As I have learned to do since studying medieval vernacular manuscripts during the 70s and coming across terms for which there were no dictionary entries, I started to read dozens of occurrences of "笑CRY" in context.  It didn't take me long to realize that it's a calque for English "laugh so hard you cry".  This means that the relationship between "笑" and "CRY" is that of verb + complement.  How hard do you laugh?  You laugh so hard that you cry.

This is by no means the first time we have encountered an English morpheme being used to play a Chinese grammatical role:

"Once more on the present continuative ending -ing in Chinese " (3/21/14)

"A new way of 寫ing Mandarin" (1/13/08)

"A New Morpheme in Mandarin " (4/26/11)

What floors me, however, is the degree to which such usages are occurring in contemporary Chinese languages and the naturalness with which they are employed.  This direct use of English words as morphemes in thoroughly Chinese grammatical patterns is one giant step beyond the use of Roman letters to write Sinitic morphemes, as we have discussed at great length in "Duang" and in many other posts.



13 Comments

  1. Jacob Li said,

    March 23, 2015 @ 1:04 pm

    This originated from Baidu Tieba. Basically it is from a set of neologisms called "淋语" that some fans of Japanese pop music used to satirise Taiwanese singer Jolin Tsai, which got popularized later.

  2. Victor Mair said,

    March 23, 2015 @ 1:42 pm

    I've seen línyǔ 淋语 referred to as "Linglish".

    http://blog.renren.com/share/368477361/15831482249

    http://www.douban.com/note/415840040/

    But "Linglish" also means this, which is quite different:

    "Where English meets Linguistics"

    http://www.linglish.net/

    https://www.facebook.com/linglish.net

    Nor is it this:

    "Linglish, or, some thoughts on a scripting language for the Linux desktop"

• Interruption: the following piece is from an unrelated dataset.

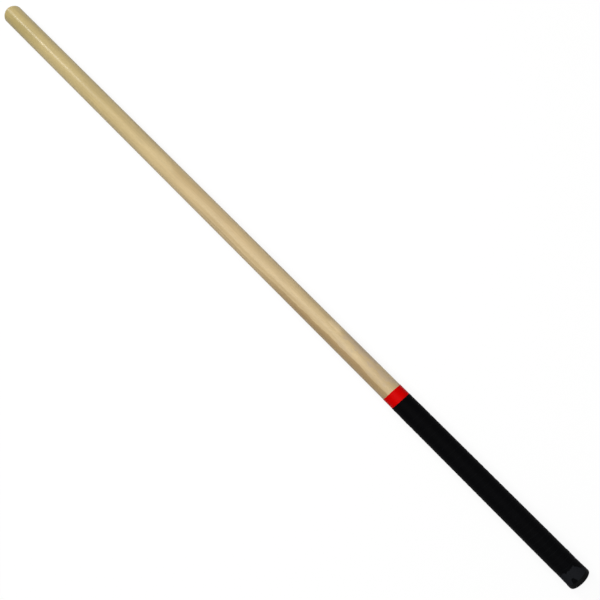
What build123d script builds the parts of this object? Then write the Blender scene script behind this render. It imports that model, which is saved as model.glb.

    http://www.kryogenix.org/days/2009/02/08/linglish-or-some-thoughts-on-a-scripting-language-for-the-linux-desktop/

    I think that we're gonna have to revisit línyǔ 淋语 after my next post, which discusses the form "Xvb.", where "X" is the Roman letter and "vb." is a Chinese verb written with a character.

  3. Yu Renye said,

    March 23, 2015 @ 3:05 pm

    i'm still waiting for people to start asking each other if they're "O不OK"?

  4. Oona Houlihan said,

    March 23, 2015 @ 3:47 pm

    Well, there s an interesting development in Asia: learned societies and generally Asian supranational associations, working groups etc. etc. by over 90% use English as their working language for various reasons. Not only are their languages often much less related than are Indo-Germanic languages in Europe, where French is often used for diplomatic documents/charters etc. but also due to Sino-Japanese and Japanese-Korean strained relationships due to various atrocities etc. it would probably be rather unwise to vote for either of these three languages as a working language in an Asian academy etc. That said, maybe English now plays a much greater role for younger people in Asia than we might imagine.

  5. JC said,

    March 23, 2015 @ 3:57 pm

    it's commonly associated with the emoji

  6. JC said,

    March 23, 2015 @ 3:59 pm

    Whoops, my last comment was cut short.. I was gonna say similar constructions include 笑尿 and 笑出翔

  7. Victor Mair said,

    March 23, 2015 @ 5:35 pm

    @Yu Renye

    On a search for "O不OK", I got 59,000 ghits. In the same search, there were a lot of other interesting constructions that turned up, such as:

    卡拉o不ok

    很OK

    很不OK

    看着ok

    不太OK

    OK啦 (http://en.wikipedia.org/wiki/OK)

    O 唔 OK

    你O 不OK

    咩OK咩唔OK

    是絕對OK的

  8. Luo Bande said,

    March 23, 2015 @ 5:44 pm

    @ Dr Mair – should've checked, but thanks for listing all those great examples. "OK啦" is just inserting English alongside the mandarin, fairly ordinary stuff, but ostensibly weird and nonsensical constructions like "O不OK" have irresistible logic to them (both from Western and Chinese speaker angles) that's really interesting – why does that feel right?

  9. Michael Watts said,

    March 23, 2015 @ 6:36 pm

    What is 笑CRY bringing to the table that 笑哭 doesn't? Do you have to be sad to 哭?

  10. Eidolon said,

    March 23, 2015 @ 6:45 pm

    @Michael Watts: memetic potential. 笑哭 is already an acceptable construction in MSM and does indeed express "laugh so hard as to cry." But it's too banal to be an internet meme. 笑CRY sounds trendier, and this does play into the tendency in East Asia to regard English as a prestige language of sorts, especially in internet culture.

  11. Victor Mair said,

    March 23, 2015 @ 9:15 pm

    From Bob Bauer:

    As for OK, indeed it's very common in Cantonese speech and has become thoroughly integrated into the Cantonese lexicon and syntax.
    I hear it all the time in the speech of all kinds of speakers, regardless of age.

  12. Victor Mair said,

    March 24, 2015 @ 4:56 am

    @Eidolon

    "memetic potential"

    Your whole answer is the most succinct, cogent, and intelligent explanation for this phenomenon that I have ever seen. Thanks!

  13. Jacob Li said,

    March 24, 2015 @ 11:30 am

    Just to add a little:

    The use of "Cry" seems to be initially influenced by a Japanese internet memetic form "(ry" [the first character is the left parenthesis, not "C"], where "ry" is a shorthand for Japanese "略" (りゃく), which itself is a shorthand for "以下略" [which approximately means "et cetera"].

    After all, the inventors of "淋语” were mostly J-Pop fans (who fumed at Jolin Tsai's alleged plagiarism from J-Pop) well-versed in Japanese internet culture.

    It seems that when popularized in the greater internet population in China, it lost the original Japanese meaning and picked up the meaning of the English word "cry". But people still tend to capitalize the C while use small letters for ry.